3) Read institutional acquisitions as medium-speed signals. Museums are slower than markets, but they are not irrelevant to pricing. Acquisitions by institutions with strong contemporary programs often create medium-term demand support, especially for artists transitioning from regional to international visibility. Watch acquisitions by institutions with consistent curatorial rigor, not only famous names. A placement at a museum with serious programming can matter more than a brief speculative spike in private demand.

4) Track guarantee dependence in marquee sales. Headlines can obscure risk engineering. A sale that appears strong may be heavily supported by guarantees and third-party backstops. Guarantees are not inherently negative, but they change what a hammer price means. The practical question is bid depth beyond the floor, because depth is where real price discovery happens. If lots repeatedly sell at or just above low estimate with thin bidding, that is a caution signal even when total sales look respectable.

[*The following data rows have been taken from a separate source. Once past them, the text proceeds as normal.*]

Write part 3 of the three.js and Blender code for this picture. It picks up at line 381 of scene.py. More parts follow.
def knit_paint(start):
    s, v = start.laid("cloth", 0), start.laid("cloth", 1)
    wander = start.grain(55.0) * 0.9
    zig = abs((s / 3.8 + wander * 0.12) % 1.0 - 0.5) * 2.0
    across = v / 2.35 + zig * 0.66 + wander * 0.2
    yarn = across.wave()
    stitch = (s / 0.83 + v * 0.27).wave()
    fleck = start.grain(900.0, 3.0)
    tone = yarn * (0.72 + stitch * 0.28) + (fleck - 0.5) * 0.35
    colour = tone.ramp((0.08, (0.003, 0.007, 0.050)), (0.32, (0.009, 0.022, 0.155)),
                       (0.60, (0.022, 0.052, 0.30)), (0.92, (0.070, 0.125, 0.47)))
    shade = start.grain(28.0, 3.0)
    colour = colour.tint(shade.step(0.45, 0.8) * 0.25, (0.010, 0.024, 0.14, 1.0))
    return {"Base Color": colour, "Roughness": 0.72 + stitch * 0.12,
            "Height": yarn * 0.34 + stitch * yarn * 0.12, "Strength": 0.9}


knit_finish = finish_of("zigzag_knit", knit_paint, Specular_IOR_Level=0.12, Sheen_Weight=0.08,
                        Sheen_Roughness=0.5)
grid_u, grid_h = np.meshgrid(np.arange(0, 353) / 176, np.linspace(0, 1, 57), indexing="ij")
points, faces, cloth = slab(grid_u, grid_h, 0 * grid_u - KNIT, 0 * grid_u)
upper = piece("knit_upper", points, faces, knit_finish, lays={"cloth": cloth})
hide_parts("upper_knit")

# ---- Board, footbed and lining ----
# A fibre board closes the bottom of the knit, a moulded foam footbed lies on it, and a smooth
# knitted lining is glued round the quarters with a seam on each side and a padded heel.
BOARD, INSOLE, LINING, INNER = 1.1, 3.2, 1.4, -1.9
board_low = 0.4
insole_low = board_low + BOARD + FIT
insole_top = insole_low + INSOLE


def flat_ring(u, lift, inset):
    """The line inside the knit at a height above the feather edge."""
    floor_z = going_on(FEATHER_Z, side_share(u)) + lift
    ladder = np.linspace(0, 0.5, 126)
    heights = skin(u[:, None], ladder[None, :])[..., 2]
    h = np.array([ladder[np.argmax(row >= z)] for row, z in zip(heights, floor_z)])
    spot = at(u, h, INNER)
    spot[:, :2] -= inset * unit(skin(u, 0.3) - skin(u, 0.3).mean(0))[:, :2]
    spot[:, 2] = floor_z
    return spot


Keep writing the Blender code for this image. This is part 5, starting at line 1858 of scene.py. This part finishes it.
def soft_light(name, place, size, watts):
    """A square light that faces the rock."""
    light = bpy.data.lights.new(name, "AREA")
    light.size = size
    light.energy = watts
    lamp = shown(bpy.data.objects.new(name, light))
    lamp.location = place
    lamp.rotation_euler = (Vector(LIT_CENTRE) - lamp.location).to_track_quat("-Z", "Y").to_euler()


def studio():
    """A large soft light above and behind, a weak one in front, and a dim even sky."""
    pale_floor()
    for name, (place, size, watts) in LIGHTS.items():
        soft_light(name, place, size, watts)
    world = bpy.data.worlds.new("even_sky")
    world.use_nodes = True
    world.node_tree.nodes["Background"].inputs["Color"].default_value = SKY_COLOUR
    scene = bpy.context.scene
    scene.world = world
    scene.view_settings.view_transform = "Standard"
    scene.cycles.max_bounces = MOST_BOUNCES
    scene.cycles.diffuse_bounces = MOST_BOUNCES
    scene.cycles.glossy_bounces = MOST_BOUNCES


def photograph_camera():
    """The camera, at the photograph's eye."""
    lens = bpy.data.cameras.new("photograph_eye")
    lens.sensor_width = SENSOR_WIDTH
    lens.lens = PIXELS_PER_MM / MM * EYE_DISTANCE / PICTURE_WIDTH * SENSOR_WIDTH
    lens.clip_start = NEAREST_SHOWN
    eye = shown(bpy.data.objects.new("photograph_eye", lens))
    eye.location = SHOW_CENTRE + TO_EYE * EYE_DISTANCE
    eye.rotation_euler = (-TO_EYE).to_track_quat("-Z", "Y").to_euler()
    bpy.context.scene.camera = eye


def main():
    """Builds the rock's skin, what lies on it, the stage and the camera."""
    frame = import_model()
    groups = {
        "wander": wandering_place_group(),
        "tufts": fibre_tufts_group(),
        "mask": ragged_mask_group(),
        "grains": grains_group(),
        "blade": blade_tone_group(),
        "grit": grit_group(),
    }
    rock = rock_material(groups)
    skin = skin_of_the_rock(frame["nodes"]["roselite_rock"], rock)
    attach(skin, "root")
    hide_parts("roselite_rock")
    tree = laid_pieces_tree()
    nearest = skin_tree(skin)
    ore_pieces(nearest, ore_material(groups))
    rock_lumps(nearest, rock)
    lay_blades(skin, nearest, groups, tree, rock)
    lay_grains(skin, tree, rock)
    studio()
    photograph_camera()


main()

5) Build a policy-risk monitor for public-facing institutions. Funding volatility, agency restructuring, and legal disputes increasingly affect museum programming and commissioning timelines. Track federal and state policy channels directly at Congress.gov and agency portals like IMLS. If your collection strategy includes institutional lending, philanthropic alignment, or artist ecosystems dependent on public funding, policy signals are not background noise, they are operating constraints.

6) Use a three-bucket acquisition model. Divide planned purchases into core, conviction, and exploratory buckets. Core works are historically anchored positions you can hold through volatility. Conviction works are high-upside pieces where you have strong thesis confidence and acceptable pricing. Exploratory works are smaller, higher-variance bets on developing artists or underpriced practices. This model limits drift into all-risk or all-defense postures, both of which usually reduce long-term performance.

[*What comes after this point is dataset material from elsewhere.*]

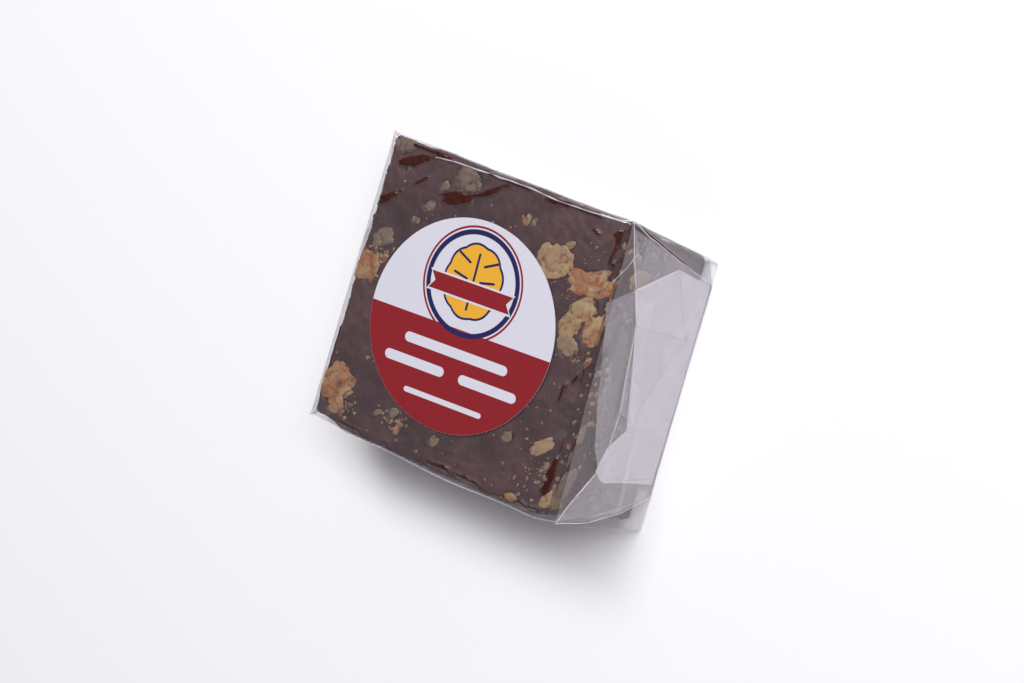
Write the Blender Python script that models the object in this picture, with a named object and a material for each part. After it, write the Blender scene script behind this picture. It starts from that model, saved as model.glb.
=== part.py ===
# Walnut fudge in clear film, lying on its back with the round sticker up.
# Metres, +Z up. X runs along the film tube, from one folded end to the other.
import math

import bmesh
import bpy
from mathutils import Vector

# The wrapped block, measured from the middle of the sticker
TOP_Z = 0.026  # the face that carries the sticker
LEFT_X = -0.0275  # the tight end, level with the top face
RIGHT_X = 0.0298  # the loose end, at the far corner of the top face
NEAR_Y = -0.0284
FAR_Y = 0.0312
FILM_LEAN_LEFT = 0.0034  # how far a folded end stands out where it meets the base
FILM_LEAN_RIGHT = 0.0042
NEAR_CORNER_OUT = 0.0036  # the loose end's near corner stands out further
FAR_SIDE_SLANT = 0.0040  # the far side leans in towards the base
EDGE_RADIUS = 0.0017

# The folded ends: a tapering flap over two tucked ears
FLAP_STEP = 0.0015  # the flap's height over the ears
FLAP_IN_FAR = 0.0097  # how much the flap narrows by the time it meets the base
FLAP_IN_NEAR = 0.0055
CREASE_WIDTH = 0.0009
END_PLEAT = 0.0006  # loose pleats across the flap

# Slack film and lumps
NEAR_BAND_BULGE = 0.0014  # slack film that hangs under the near top edge
NEAR_BAND_Z = 0.0225
NEAR_BAND_WIDTH = 0.0038
EAR_REACH = 0.0027  # the twist of film that pokes out at one corner
EAR_RADIUS = 0.0030
LUMP_HEIGHT = 0.00032

# The round sticker
LABEL_RADIUS = 0.02115
LABEL_THICKNESS = 0.00030
LABEL_GAP = 0.00030
LABEL_SIDES = 72
LABEL_BEVEL = 0.00008

CUTS_X, CUTS_Y, CUTS_Z = 27, 31, 12
EDGE_CROWDING = 0.55  # draws the grid lines in towards the edges, where the film curves

FUDGE_COLOUR = (0.100, 0.060, 0.055)
LABEL_COLOUR = (0.690, 0.680, 0.740)


def clear_scene():
    for obj in list(bpy.data.objects):
        bpy.data.objects.remove(obj, do_unlink=True)


def material(name, colour, roughness):
    made = bpy.data.materials.new(name)
    made.use_nodes = True
    shader = made.node_tree.nodes["Principled BSDF"]
    shader.inputs["Base Color"].default_value = (*colour, 1.0)
    shader.inputs["Roughness"].default_value = roughness
    shader.inputs["Metallic"].default_value = 0.0
    return made


def mix(start, end, share):
    return start + (end - start) * share


def smooth_step(low, high, value):
    share = min(max((value - low) / (high - low), 0.0), 1.0)
    return share * share * (3.0 - 2.0 * share)


def crowded(share):
    """Moves a grid line at -1..1 towards the nearer edge."""
    return mix(share, math.sin(share * math.pi / 2.0), EDGE_CROWDING)


def side_limits(height):
    """The block's four sides (left, right, near, far) at a share 0..1 of its height."""
    down = 1.0 - height
    left = LEFT_X - FILM_LEAN_LEFT * down
    right = RIGHT_X + FILM_LEAN_RIGHT * down
    far = FAR_Y - FAR_SIDE_SLANT * down
    return left, right, NEAR_Y, far


def rounded(point, half):
    """Pulls a point of the box's surface in, so that the edges are round."""
    inner = Vector(
        max(-size + EDGE_RADIUS, min(size - EDGE_RADIUS, value)) for value, size in zip(point, half)
    )
    outward = point - inner
    if outward.length < 1e-9:
        return point
    return inner + outward.normalized() * EDGE_RADIUS


def lumps(x, y, z):
    """Gentle unevenness, as wide as the nuts and cuts under the film."""
    wave = math.sin(310.0 * x + 1.3) * math.sin(270.0 * y + 0.4)
    ripple = math.sin(620.0 * x - 410.0 * z + 2.1) * math.cos(540.0 * y + 380.0 * z)
    return LUMP_HEIGHT * (0.65 * wave + 0.35 * ripple)


def flap_cover(y, height):
    """1 on an end's flap and 0 on the ears beside it."""
    down = 1.0 - height
    far_crease = FAR_Y - FLAP_IN_FAR * down
    near_crease = NEAR_Y + FLAP_IN_NEAR * down
    inside_far = smooth_step(-CREASE_WIDTH, CREASE_WIDTH, far_crease - y)
    inside_near = smooth_step(-CREASE_WIDTH, CREASE_WIDTH, y - near_crease)
    return inside_far * inside_near


def end_relief(y, height, turn):
    """How far the folded film of an end stands out from its slanting plane."""
    cover = flap_cover(y, height)
    pleat = math.sin(230.0 * y + 5.0 * height + turn) * math.sin(math.pi * height)
    return FLAP_STEP * (cover - 0.5) + END_PLEAT * pleat * cover


def wrapped_point(share):
    """The place in metres of a point of the cube from -1 to 1."""
    a, b, c = (crowded(value) for value in share)
    half = Vector(((RIGHT_X - LEFT_X) / 2.0, (FAR_Y - NEAR_Y) / 2.0, TOP_Z / 2.0))
    boxed = rounded(Vector((a * half.x, b * half.y, c * half.z)), half)
    across, along = boxed.x / half.x, boxed.y / half.y
    height = (boxed.z / half.z + 1.0) / 2.0
    left, right, near, far = side_limits(height)
    right += NEAR_CORNER_OUT * smooth_step(1.0, -1.0, along)
    x = mix(left, right, (across + 1.0) / 2.0)
    y = mix(near, far, (along + 1.0) / 2.0)
    z = height * TOP_Z

    at_end = smooth_step(0.90, 1.0, abs(across))
    relief = end_relief(y, height, 0.6 if across > 0 else 2.4)
    x += math.copysign(at_end * relief, across)

    at_near = smooth_step(-0.90, -1.0, along)
    band = math.exp(-(((z - NEAR_BAND_Z) / NEAR_BAND_WIDTH) ** 2))
    y -= at_near * NEAR_BAND_BULGE * band * (0.8 + 0.2 * math.sin(190.0 * x))
    at_far = smooth_step(0.90, 1.0, along)
    y += at_far * lumps(x, 0.0, z)

    reach = Vector((x - LEFT_X, y - NEAR_Y, z - NEAR_BAND_Z)).length
    poke = EAR_REACH * math.exp(-((reach / EAR_RADIUS) ** 2))
    x -= poke
    y -= 0.7 * poke

    from_label = math.hypot(x, y)
    clear_of_label = smooth_step(LABEL_RADIUS + 0.0003, LABEL_RADIUS + 0.003, from_label)
    on_top = smooth_step(0.93, 1.0, height)
    z += on_top * clear_of_label * lumps(x, y, 0.0)
    return Vector((x, y, z))


def grid_cube(cuts):
    """A cube from -1 to 1 with its faces cut into a grid, a count of cuts for each axis."""
    mesh = bmesh.new()
    bmesh.ops.create_cube(mesh, size=2.0)
    for axis, count in enumerate(cuts):
        along = [
            edge
            for edge in mesh.edges
            if abs((edge.verts[0].co - edge.verts[1].co)[axis]) > 1.0
        ]
        bmesh.ops.subdivide_edges(mesh, edges=along, cuts=count, use_grid_fill=True)
    return mesh


def add_object(name, mesh, look):
    bmesh.ops.triangulate(mesh, faces=mesh.faces[:])
    bmesh.ops.recalc_face_normals(mesh, faces=mesh.faces[:])
    data = bpy.data.meshes.new(name)
    mesh.to_mesh(data)
    mesh.free()
    data.materials.append(look)
    data.shade_smooth()
    data.set_sharp_from_angle(angle=math.radians(35.0))
    obj = bpy.data.objects.new(name, data)
    bpy.context.scene.collection.objects.link(obj)
    return obj


def wrapped_fudge():
    mesh = grid_cube((CUTS_X, CUTS_Y, CUTS_Z))
    for vertex in mesh.verts:
        vertex.co = wrapped_point(vertex.co)
    return add_object("wrapped_fudge", mesh, material("fudge_under_film", FUDGE_COLOUR, 0.45))


def label():
    mesh = bmesh.new()
    bmesh.ops.create_cone(
        mesh,
        cap_ends=True,
        segments=LABEL_SIDES,
        radius1=LABEL_RADIUS,
        radius2=LABEL_RADIUS,
        depth=LABEL_THICKNESS,
    )
    rim = [edge for edge in mesh.edges if abs(edge.verts[0].co.z - edge.verts[1].co.z) < 1e-9]
    bmesh.ops.bevel(mesh, geom=rim, offset=LABEL_BEVEL, segments=1, affect="EDGES")
    lift = TOP_Z + LABEL_GAP + LABEL_THICKNESS / 2.0
    bmesh.ops.translate(mesh, verts=mesh.verts[:], vec=(0.0, 0.0, lift))
    return add_object("label", mesh, material("sticker_paper", LABEL_COLOUR, 0.35))


def centre_over_base(objects):
    """Moves the meshes so that the origin is the middle of the base."""
    points = [vertex.co for obj in objects for vertex in obj.data.vertices]
    middle_x = (min(p.x for p in points) + max(p.x for p in points)) / 2.0
    middle_y = (min(p.y for p in points) + max(p.y for p in points)) / 2.0
    for obj in objects:
        for vertex in obj.data.vertices:
            vertex.co -= Vector((middle_x, middle_y, 0.0))


clear_scene()
centre_over_base([wrapped_fudge(), label()])
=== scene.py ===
import math
import random

import bmesh
import bpy
from mathutils import Matrix, Vector, geometry, noise


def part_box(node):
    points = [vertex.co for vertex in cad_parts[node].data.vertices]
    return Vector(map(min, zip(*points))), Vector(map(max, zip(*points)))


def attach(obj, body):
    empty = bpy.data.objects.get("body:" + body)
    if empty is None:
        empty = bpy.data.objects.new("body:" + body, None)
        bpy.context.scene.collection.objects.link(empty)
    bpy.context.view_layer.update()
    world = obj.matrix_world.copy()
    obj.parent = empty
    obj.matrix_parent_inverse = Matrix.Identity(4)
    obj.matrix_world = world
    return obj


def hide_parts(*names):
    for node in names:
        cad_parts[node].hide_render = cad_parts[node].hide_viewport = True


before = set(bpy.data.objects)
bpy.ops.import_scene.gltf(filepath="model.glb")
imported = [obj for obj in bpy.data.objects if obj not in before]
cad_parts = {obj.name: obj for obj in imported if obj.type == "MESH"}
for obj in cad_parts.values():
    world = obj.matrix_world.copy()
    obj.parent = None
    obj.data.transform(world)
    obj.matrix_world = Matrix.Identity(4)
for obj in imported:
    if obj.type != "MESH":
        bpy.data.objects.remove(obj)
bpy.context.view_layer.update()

# Everything is laid out in millimetres from the middle of the sticker, z up from the base.
mm = 0.001
labelLow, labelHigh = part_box("label")
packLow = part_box("wrapped_fudge")[0]
labelCentre = (labelLow + labelHigh) / 2
filmTop = 26.0       # height of the broad face
faceWidth = 59.0     # from the near side to the far side


def mix(start, end, share):
    return start + (end - start) * share


# the loose end's shoulder: the block's top edge there is worn down, and the film slopes over it
shoulder = dict(farX=29.9, nearX=33.3, farY=31.2, nearY=-28.8, depth=2.4, width=4.6)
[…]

7) Stress-test provenance and condition before speed decisions. Fast markets reward prepared buyers, but speed should come after diligence, not instead of it. Build a repeatable checklist: provenance chain, condition details, exhibition history, publication references, and shipping/storage implications. Require answers in writing before release of funds. If a seller pushes urgency while withholding documentation, you are not seeing strength, you are seeing asymmetry. Walk away.

8) Understand venue effects at fairs. Booth location, section context, and neighboring presentations can influence perceived quality and therefore price confidence. Curated sections often produce stronger narrative coherence and can create more disciplined buying than open-plan sectors. Do not treat all fair sales as equivalent data points. A work sold in a tightly curated section with institutional traffic has a different signal profile than a similar-priced work sold through broad walk-by traffic.

9) Audit your own behavior quarterly. Most collectors track artists better than they track themselves. Review your last ten purchases and score each on thesis quality, diligence completeness, pricing discipline, and post-purchase confidence. Look for recurring errors, overpaying to avoid missing out, buying weak examples of strong artists, ignoring medium-specific condition risk, or concentrating too heavily in one market narrative. Behavioral correction usually improves outcomes faster than market timing.

10) Build a signal dashboard you actually maintain. Keep it simple: fair placements by price band, auction pass-in rate for your target categories, institutional acquisition news relevant to your artists, policy alerts, and your own purchasing cadence. Update monthly. If you cannot maintain the dashboard in thirty minutes, it is too complex. The goal is decision quality, not data theater.

11) Treat relationships as information channels, not permission structures. Dealer and adviser relationships are valuable, but you should never outsource conviction entirely. Ask direct questions: Why this example, why now, what are the closest comparables, where could this thesis fail, what happens to liquidity if the artist’s next institutional cycle underperforms. Serious counterparties will respect that level of inquiry. If they do not, the relationship is not an asset.

12) Rehearse exit logic before you buy. Even long-hold collectors should define exit scenarios. Not because you plan to sell quickly, but because the exercise clarifies what you actually believe. If you cannot articulate why you would hold through a downturn or under what conditions you would rotate out, you likely do not have a complete thesis. Clear exit logic makes better entry decisions.

The market is not impossible to read, it is just unforgiving of lazy inputs. If you prioritize behavior over headlines, verify demand across primary and secondary channels, and keep discipline on diligence and sizing, you can collect intelligently through volatility. The winning posture in 2026 is not aggressiveness or caution alone. It is selective conviction with operational rigor.